Moscow says that risks from militant groups worldwide have not gone away
Terrorism threats in unstable regions in the Middle East and Afghanistan still remain a key threat to Russia's safety, Moscow has cautioned, speculating that radicals could be making gains on the African continent.
Speaking to RIA Novosti on Wednesday, Deputy Foreign Minister Oleg Syromolotov said that "the situation for counterterrorism remains very tense. The environment remains difficult in Syria and Iraq, where the main destabilizing factors are the holding of the Idlib de-escalation zone by radical groups and the presence of ISIS and Al-Qaeda cells."
The official went on to add that "in Africa, especially in the Sahara-Sahel zone, [the Russian Foreign Ministry] can essentially observe the preconditions for... the revival of the terrorist 'caliphate version 2.0' there."
Syromolotov also said that Moscow is "closely monitoring the situation in Afghanistan", where there is a high level of terrorist threats from the ISIS and Al-Qaeda sympathizers who have settled there after the fall of Kabul to the Taliban this summer. He cautioned that this poses a risk for Russia and Central Asian states.
ISIS, Al-Qaeda, and the Taliban are designated as terrorist organizations and banned in Russia.
The capital of Afghanistan, Kabul, was seized by the insurgent group on August 15 after capturing swathes of the country's territory. In the wake of the takeover, Moscow positioned itself as a peace broker in Central Asia, hosting a delegation of political representatives from the Taliban.
Following the hasty withdrawal of Western troops from the war-torn country, Russia beefed up its presence in the region, holding joint exercises with former Soviet republics such as Uzbekistan and Tajikistan along the shared frontier.
In July, French President Emmanuel Macron announced that Operation Barkhane, a France-led military campaign against Islamist insurgents in Mali, was set to finish in early 2022. In September, the Malian Prime Minister Choguel Kokalla Maiga said Paris had "abandoned" the African country amid backlash against Bamako's reported intention to hire up to 1,000 mercenaries from the Russian Wagner Group.
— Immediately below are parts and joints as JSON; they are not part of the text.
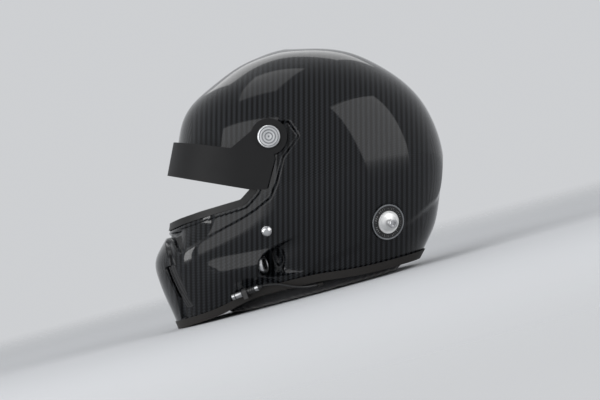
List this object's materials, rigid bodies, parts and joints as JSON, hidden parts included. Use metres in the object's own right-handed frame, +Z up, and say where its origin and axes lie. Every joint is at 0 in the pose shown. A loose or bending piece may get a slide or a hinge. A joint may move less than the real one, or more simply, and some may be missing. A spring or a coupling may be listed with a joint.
{
  "type": "auto racing helmet",
  "caption": "Full-face racing helmet with a tilting peak, foam liners, ear cups, a radio lead, a drink coupling and head-restraint anchors.",
  "frame": {"origin": "centre of the helmet's length and width, on the surface that it stands on", "axes": "+Z up, the face looks along -X, the wearer's left is -Y, and the symmetry plane is XZ"},
  "size_m": [0.3479, 0.2542, 0.2736],
  "materials": {
    "carbon_shell": "clear-coated carbon twill",
    "trim_rubber": "soft grey-brown rubber",
    "peak_plastic": "fine-grained matt black",
    "nylon": "natural nylon",
    "silver_aluminium": "turned, satin",
    "zinc_steel": "zinc plated",
    "anchor_disc": "satin rim round a black face",
    "anchor_washer": "bead-blasted silver",
    "polished_steel": "polished steel",
    "port_metal": "silver, turned",
    "spring_steel": "bright wire",
    "vent_plastic": "gloss black",
    "liner_foam": "expanded foam beads, black",
    "lining_fabric": "flame-resistant knit",
    "roll_fabric": "padded black knit",
    "cup_plastic": "matt black",
    "speaker_plastic": "black with a grille",
    "foam": "open-cell foam",
    "webbing": "woven black webbing",
    "lead_jacket": "black jacket",
    "connector_plastic": "moulded black"
  },
  "bodies": {
    "helmet": {"outer_shell": "carbon_shell", "base_trim": "trim_rubber", "eye_port_trim": "trim_rubber", "pivot_bushes": "nylon", "pivot_screws": "silver_aluminium", "pivot_nuts": "zinc_steel", "latch_studs": "silver_aluminium", "latch_nuts": "zinc_steel", "anchor_discs": "anchor_disc", "anchor_washers": "anchor_washer", "anchor_posts": "polished_steel", "anchor_plates": "zinc_steel", "port_socket": "port_metal", "port_nut": "zinc_steel", "port_spring": "spring_steel", "chin_vent_left": "vent_plastic", "chin_vent_right": "vent_plastic", "crown_liner": "liner_foam", "side_liner_left": "liner_foam", "side_liner_right": "liner_foam", "chin_liner": "liner_foam", "comfort_liner": "lining_fabric", "cheek_pad_left": "lining_fabric", "cheek_pad_right": "lining_fabric", "neck_roll": "roll_fabric", "ear_cup_left": "cup_plastic", "ear_cup_right": "cup_plastic", "speaker_left": "speaker_plastic", "speaker_right": "speaker_plastic", "ear_cushion_left": "foam", "ear_cushion_right": "foam", "microphone": "cup_plastic", "mic_foam": "foam", "strap_hanger_left": "zinc_steel", "strap_hanger_right": "zinc_steel", "hanger_nuts": "zinc_steel", "lead": "lead_jacket", "lead_gland": "trim_rubber", "lead_boot": "lead_jacket", "lead_connector": "connector_plastic", "lead_clip": "cup_plastic"},
    "peak": {"peak": "peak_plastic"},
    "valve": {"port_poppet": "polished_steel"},
    "strap": {"chin_strap_left": "webbing", "chin_strap_right": "webbing", "strap_rings": "polished_steel", "strap_eyes": "zinc_steel"}
  },
  "joints": [
    {"name": "peak_tilt", "type": "hinge", "parent": "helmet", "child": "peak", "pos_m": [-0.01096, 0, 0.18029], "axis": [0, 1, 0], "range_deg": [-5, 25]},
    {"name": "valve_slide", "type": "slide", "parent": "helmet", "child": "valve", "axis": [-0.9272, 0.3746, 0], "range_m": [0, 0.0016], "stiffness_N_per_m": 400, "springref_m": -0.001, "deforming": ["port_spring"]},
    {"name": "strap_swing", "type": "hinge", "parent": "helmet", "child": "strap", "pos_m": [0.0174, 0, 0.05891], "axis": [0, 1, 0], "range_deg": [-10, 10]}
  ]
}
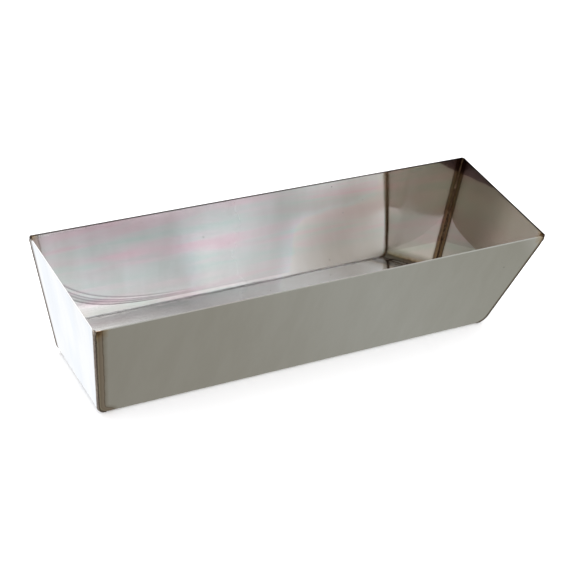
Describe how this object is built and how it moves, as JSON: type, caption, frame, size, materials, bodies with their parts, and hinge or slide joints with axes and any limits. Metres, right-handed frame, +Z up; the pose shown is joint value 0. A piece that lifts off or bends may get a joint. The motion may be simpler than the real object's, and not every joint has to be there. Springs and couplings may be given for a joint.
{
  "type": "mud pan",
  "caption": "Long open trough of polished stainless sheet with leaning walls, a narrow flat floor, rounded end feet and welded corner seams, for joint compound.",
  "frame": {"origin": "middle of the underside, on the surface that the pan stands on", "axes": "+X along the pan, +Y across it, +Z up out of the open rim"},
  "size_m": [0.3048, 0.094, 0.077],
  "materials": {
    "sheet_steel": "polished stainless sheet, close to a mirror, faintly tinted by heat near the seams",
    "weld_bead": "stainless weld bead, dressed, straw and brown heat tint"
  },
  "bodies": {
    "root": {"trough": "sheet_steel", "left_end_plate": "sheet_steel", "right_end_plate": "sheet_steel", "front_left_corner_weld": "weld_bead", "front_right_corner_weld": "weld_bead", "back_left_corner_weld": "weld_bead", "back_right_corner_weld": "weld_bead", "left_floor_weld": "weld_bead", "right_floor_weld": "weld_bead"}
  },
  "joints": []
}
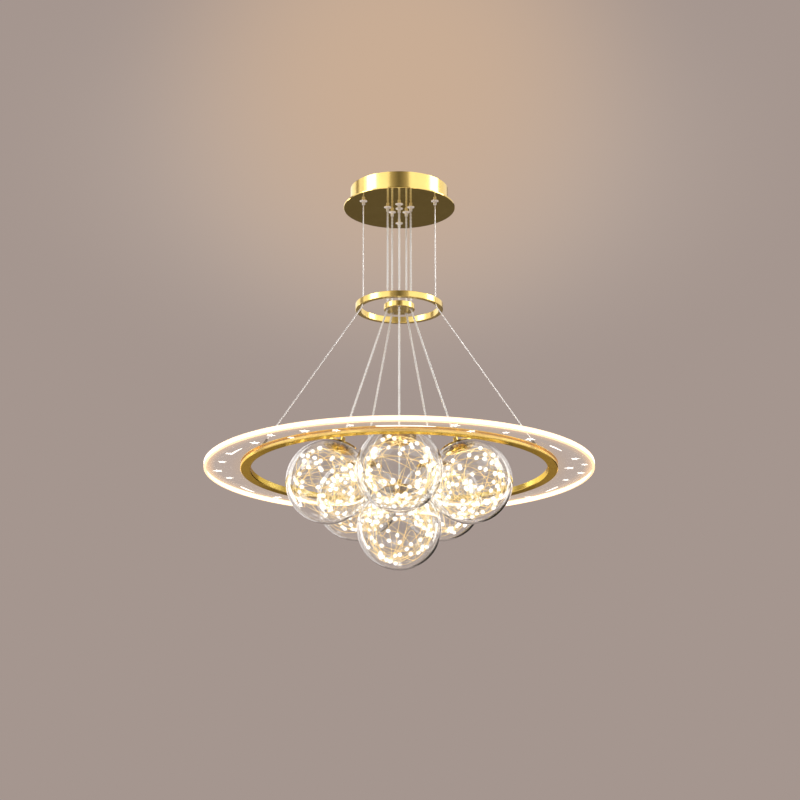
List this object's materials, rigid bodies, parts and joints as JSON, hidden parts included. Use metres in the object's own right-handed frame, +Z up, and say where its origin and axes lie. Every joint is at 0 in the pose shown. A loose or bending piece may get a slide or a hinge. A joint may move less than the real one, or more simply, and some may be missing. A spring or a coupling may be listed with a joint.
{
  "type": "orb chandelier",
  "caption": "Ceiling chandelier: a round canopy on cables carries a lit acrylic ring with engraved stars round a cluster of clear glass globes with light strings inside.",
  "frame": {"origin": "on the ceiling plane, at the middle of the ceiling bracket's top face", "axes": "+Z up, towards the ceiling; -Y is the near side, with one globe towards it; +X to the right seen from there"},
  "size_m": [0.5999, 0.6, 0.6185],
  "materials": {
    "gold_metal": "mirror-polished gold plating",
    "zinc_steel": "zinc plated",
    "chrome_fittings": "polished",
    "steel_fasteners": "plain",
    "driver_plastic": "fine texture",
    "terminal_plastic": "moulded nylon",
    "steel_cable": "bare wire rope",
    "dark_steel": "blackened",
    "clear_bush": "translucent silicone",
    "bare_aluminium": "mill finish",
    "light_strip": "lit, warm white",
    "clear_acrylic": "clear, lit at its rim",
    "clear_glass": "clear, polished",
    "copper_wire": "thin bare copper with lit beads",
    "clear_cord": "clear twin cord, twisted"
  },
  "bodies": {
    "root": {"acrylic_panel": "clear_acrylic", "anchor_nuts": "steel_fasteners", "anchor_posts": "gold_metal", "cable_ferrules": "dark_steel", "cable_grip_bodies": "chrome_fittings", "canopy_drum": "gold_metal", "canopy_face_plate": "gold_metal", "canopy_side_screws": "steel_fasteners", "ceiling_bracket": "zinc_steel", "centre_feed_cord": "clear_cord", "cord_gland_bodies": "chrome_fittings", "driver_case": "driver_plastic", "glass_globe_centre": "clear_glass", "globe_cap_centre": "gold_metal", "grip_lock_nuts": "steel_fasteners", "hub_bushes": "clear_bush", "hub_disc": "gold_metal", "light_string_centre": "copper_wire", "light_strip": "light_strip", "plate_studs": "zinc_steel", "ring_joiner": "bare_aluminium", "ring_joiner_screws": "steel_fasteners", "ring_profile": "gold_metal", "spreader_grub_screws": "steel_fasteners", "spreader_ring": "gold_metal", "stud_nuts": "steel_fasteners", "suspension_cable_back": "steel_cable", "suspension_cable_left": "steel_cable", "suspension_cable_right": "steel_cable", "terminal_block": "terminal_plastic", "upper_feed_cord_back_left": "clear_cord", "upper_feed_cord_back_right": "clear_cord", "upper_feed_cord_front": "clear_cord", "upper_feed_cord_left": "clear_cord", "upper_feed_cord_right": "clear_cord"},
    "globe_front": {"glass_globe_front": "clear_glass", "globe_cap_front": "gold_metal", "light_string_front": "copper_wire", "lower_feed_cord_front": "clear_cord"},
    "globe_right": {"glass_globe_right": "clear_glass", "globe_cap_right": "gold_metal", "light_string_right": "copper_wire", "lower_feed_cord_right": "clear_cord"},
    "globe_back_right": {"glass_globe_back_right": "clear_glass", "globe_cap_back_right": "gold_metal", "light_string_back_right": "copper_wire", "lower_feed_cord_back_right": "clear_cord"},
    "globe_back_left": {"glass_globe_back_left": "clear_glass", "globe_cap_back_left": "gold_metal", "light_string_back_left": "copper_wire", "lower_feed_cord_back_left": "clear_cord"},
    "globe_left": {"glass_globe_left": "clear_glass", "globe_cap_left": "gold_metal", "light_string_left": "copper_wire", "lower_feed_cord_left": "clear_cord"},
    "release_left": {"grip_release_left": "chrome_fittings"},
    "release_right": {"grip_release_right": "chrome_fittings"},
    "release_back": {"grip_release_back": "chrome_fittings"}
  },
  "joints": [
    {"name": "globe_swing_front", "type": "hinge", "parent": "root", "child": "globe_front", "pos_m": [0, -0.0193, -0.2033], "axis": [-1, 0, 0], "range_deg": [0, 9]},
    {"name": "globe_swing_right", "type": "hinge", "parent": "root", "child": "globe_right", "pos_m": [0.01835, -0.00596, -0.2033], "axis": [-0.309, -0.9511, 0], "range_deg": [0, 9]},
    {"name": "globe_swing_back_right", "type": "hinge", "parent": "root", "child": "globe_back_right", "pos_m": [0.01134, 0.01561, -0.2033], "axis": [0.809, -0.5878, 0], "range_deg": [0, 9]},
    {"name": "globe_swing_back_left", "type": "hinge", "parent": "root", "child": "globe_back_left", "pos_m": [-0.01134, 0.01561, -0.2033], "axis": [0.809, 0.5878, 0], "range_deg": [0, 9]},
    {"name": "globe_swing_left", "type": "hinge", "parent": "root", "child": "globe_left", "pos_m": [-0.01835, -0.00596, -0.2033], "axis": [-0.309, 0.9511, 0], "range_deg": [0, 9]},
    {"name": "grip_release_left", "type": "slide", "parent": "root", "child": "release_left", "axis": [0, 0, 1], "range_m": [0, 0.0015], "stiffness_N_per_m": 400, "springref_m": -0.001},
    {"name": "grip_release_right", "type": "slide", "parent": "root", "child": "release_right", "axis": [0, 0, 1], "range_m": [0, 0.0015], "stiffness_N_per_m": 400, "springref_m": -0.001},
    {"name": "grip_release_back", "type": "slide", "parent": "root", "child": "release_back", "axis": [0, 0, 1], "range_m": [0, 0.0015], "stiffness_N_per_m": 400, "springref_m": -0.001}
  ]
}
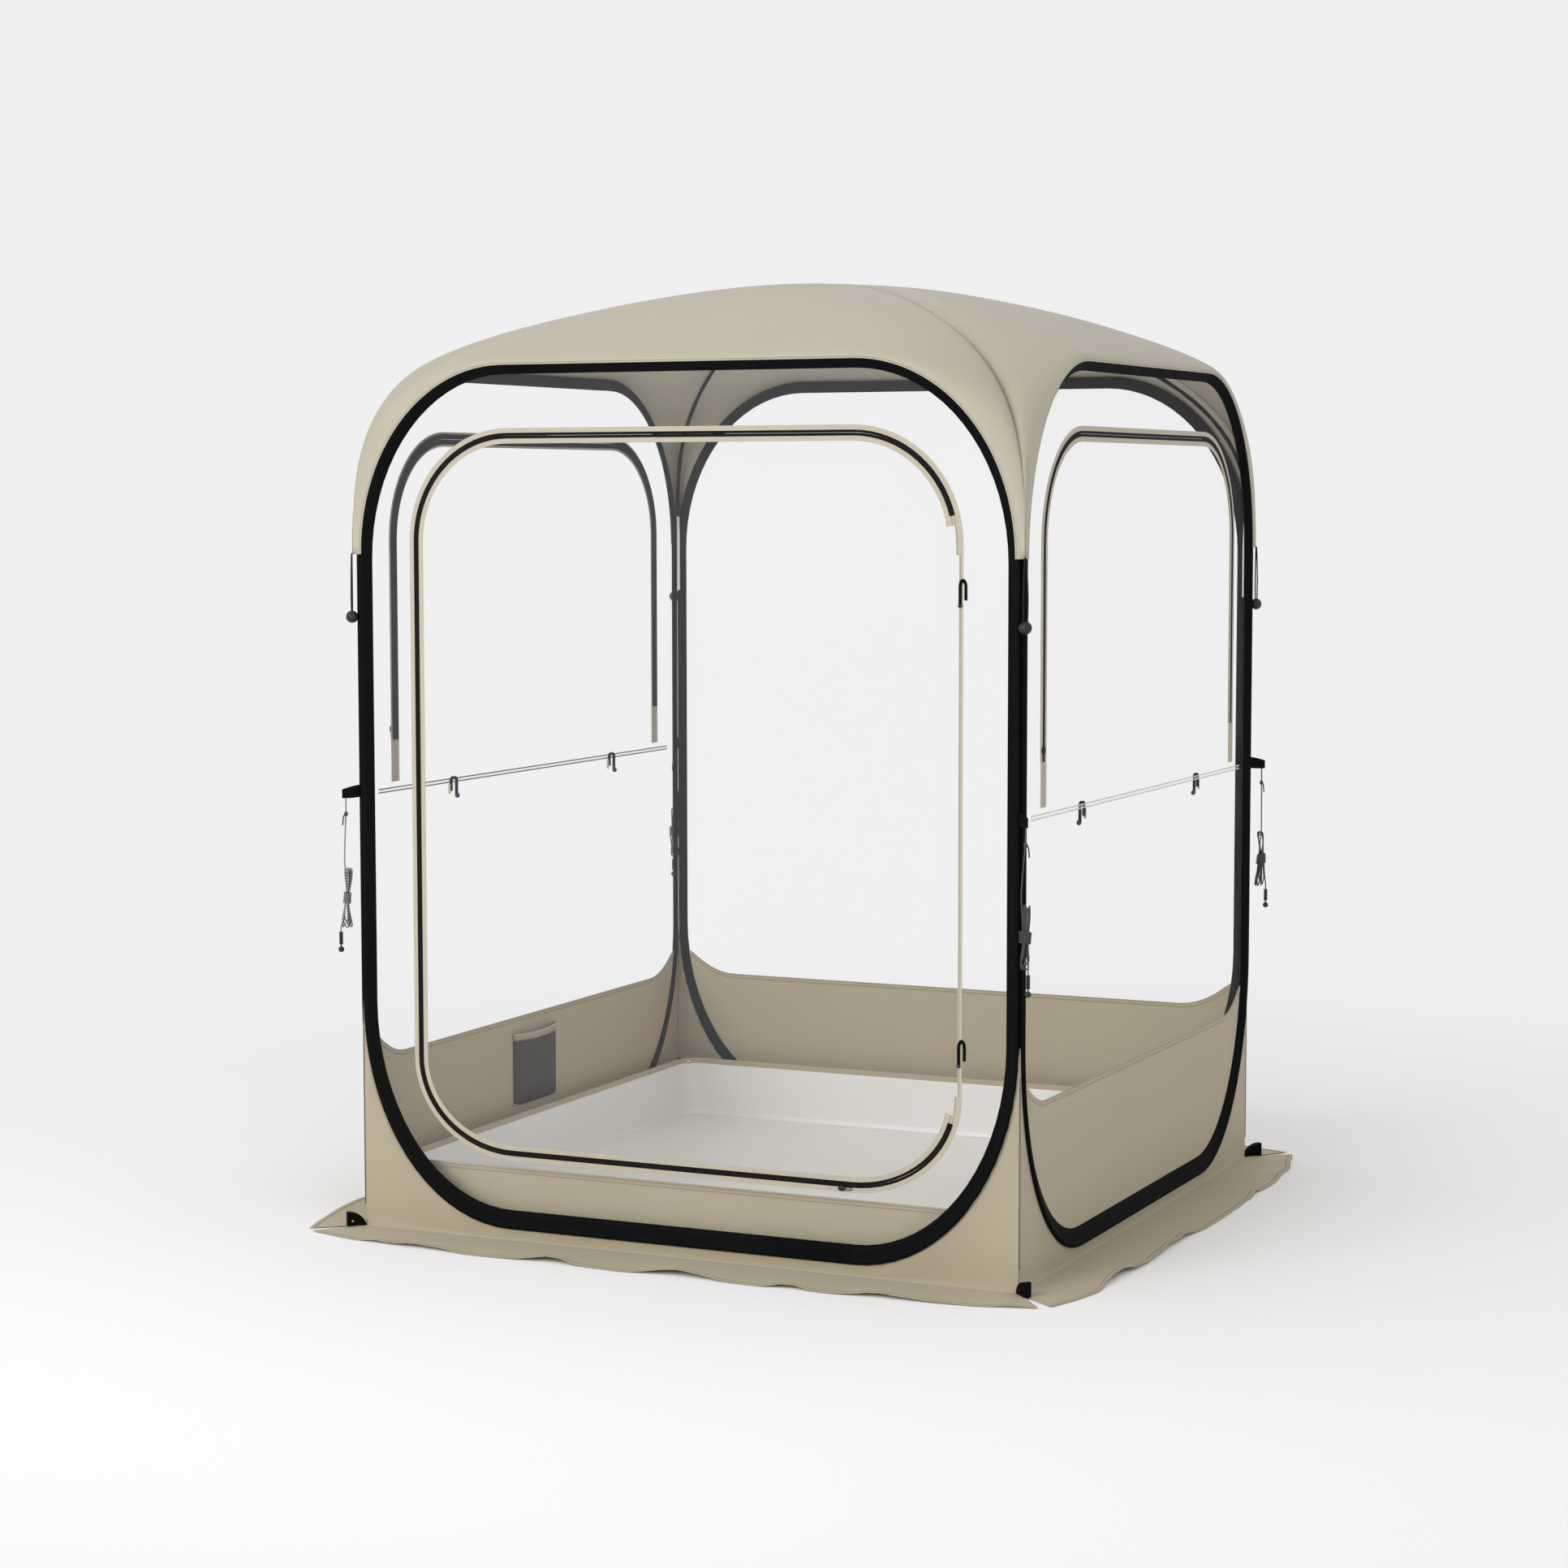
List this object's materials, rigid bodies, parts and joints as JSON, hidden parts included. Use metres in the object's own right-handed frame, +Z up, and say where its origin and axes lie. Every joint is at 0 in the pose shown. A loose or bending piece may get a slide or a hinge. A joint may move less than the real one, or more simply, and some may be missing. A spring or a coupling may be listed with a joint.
{
  "type": "bubble tent",
  "caption": "Square pop-up bubble tent: sprung hoops with clear film walls, a zipped door and windows, a fabric canopy on crossed poles, a tub floor and a ground skirt.",
  "frame": {"origin": "on the ground at the tent's centre", "axes": "+Z up, +X right along the front, the door faces -Y"},
  "size_m": [1.844, 1.844, 2.071],
  "materials": {
    "black_webbing": "woven, matt",
    "spring_steel": "sprung wire, satin",
    "wall_fabric": "plain woven coated polyester, matt",
    "canopy_fabric": "plain woven coated polyester, matt",
    "clear_film": "clear glossy PVC film",
    "black_plastic": "moulded, satin",
    "guy_cord": "braided cord with pale tracer",
    "pole_glassfibre": "white glassfibre rod, satin",
    "zip_tape": "woven zip tape with black coil",
    "clear_strap": "pale clear strap",
    "slider_metal": "black lacquer",
    "floor_coating": "glossy silver-grey coated floor",
    "pocket_mesh": "dark mesh with beige border"
  },
  "bodies": {
    "tent": {"hoop_sleeve_front": "black_webbing", "hoop_rod_front": "spring_steel", "ground_wall_front": "wall_fabric", "film_front": "clear_film", "hoop_sleeve_right": "black_webbing", "hoop_rod_right": "spring_steel", "ground_wall_right": "wall_fabric", "film_right": "clear_film", "lower_wall_right": "wall_fabric", "hoop_sleeve_back": "black_webbing", "hoop_rod_back": "spring_steel", "ground_wall_back": "wall_fabric", "film_back": "clear_film", "lower_wall_back": "wall_fabric", "hoop_sleeve_left": "black_webbing", "hoop_rod_left": "spring_steel", "ground_wall_left": "wall_fabric", "film_left": "clear_film", "lower_wall_left": "wall_fabric", "stake_loop_front_right": "black_webbing", "guy_cord_front_right": "guy_cord", "guy_hank_front_right": "guy_cord", "guy_runner_front_right": "black_plastic", "stake_loop_back_right": "black_webbing", "guy_cord_back_right": "guy_cord", "guy_hank_back_right": "guy_cord", "guy_runner_back_right": "black_plastic", "stake_loop_back_left": "black_webbing", "guy_cord_back_left": "guy_cord", "guy_hank_back_left": "guy_cord", "guy_runner_back_left": "black_plastic", "stake_loop_front_left": "black_webbing", "guy_cord_front_left": "guy_cord", "guy_hank_front_left": "guy_cord", "guy_runner_front_left": "black_plastic", "roof_pole_over": "pole_glassfibre", "roof_pole_under": "pole_glassfibre", "zip_door": "zip_tape", "door_tie_upper": "black_webbing", "door_tie_lower": "black_webbing", "zip_right": "zip_tape", "flap_strap_right": "clear_strap", "zip_left": "zip_tape", "flap_strap_left": "clear_strap", "pocket": "pocket_mesh"},
    "door": {"door_panel": "clear_film"},
    "window_right": {"window_flap_right": "clear_film"},
    "window_left": {"window_flap_left": "clear_film"},
    "canopy_cover": {"canopy": "canopy_fabric", "canopy_tie_front_right": "black_plastic", "canopy_tie_back_right": "black_plastic", "canopy_tie_back_left": "black_plastic", "canopy_tie_front_left": "black_plastic"},
    "floor": {"floor_tub": "floor_coating"},
    "slider_door": {"zip_slider_door": "slider_metal"},
    "slider_right": {"zip_slider_right": "slider_metal"},
    "slider_left": {"zip_slider_left": "slider_metal"}
  },
  "joints": [
    {"name": "door_swing", "type": "hinge", "parent": "tent", "child": "door", "pos_m": [0.6224, -0.7608, 0.9575], "axis": [0, 0, 1], "range_deg": [0, 120]},
    {"name": "window_right_fold", "type": "hinge", "parent": "tent", "child": "window_right", "pos_m": [0.7608, 0, 0.9624], "axis": [0, 1, 0], "range_deg": [0, 150]},
    {"name": "window_left_fold", "type": "hinge", "parent": "tent", "child": "window_left", "pos_m": [-0.7608, 0, 0.9624], "axis": [0, -1, 0], "range_deg": [0, 150]},
    {"name": "canopy_lift", "type": "slide", "parent": "tent", "child": "canopy_cover", "axis": [0, 0, 1], "range_m": [0, 0.75]},
    {"name": "floor_lift", "type": "slide", "parent": "tent", "child": "floor", "axis": [0, 0, 1], "range_m": [0, 0.15]},
    {"name": "door_zip_run", "type": "slide", "parent": "tent", "child": "slider_door", "axis": [1, 0, 0], "range_m": [-0.8, 0]},
    {"name": "right_zip_run", "type": "slide", "parent": "tent", "child": "slider_right", "axis": [0, 0, 1], "range_m": [-0.07, 0.4]},
    {"name": "left_zip_run", "type": "slide", "parent": "tent", "child": "slider_left", "axis": [0, 0, 1], "range_m": [-0.07, 0.4]}
  ]
}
The news that Mali had contacted Russian mercenaries, notorious for their involvement in Syria and Africa, came under fire from several European countries. Foreign Minister Sergey Lavrov revealed to RT's Caleb Maupin that EU's top diplomat, Josep Borrell, warned him to stay out of Africa, calling the continent "our place." The Russian official insisted that it was important for Moscow and Europe to mount an effort to help the Sahel region.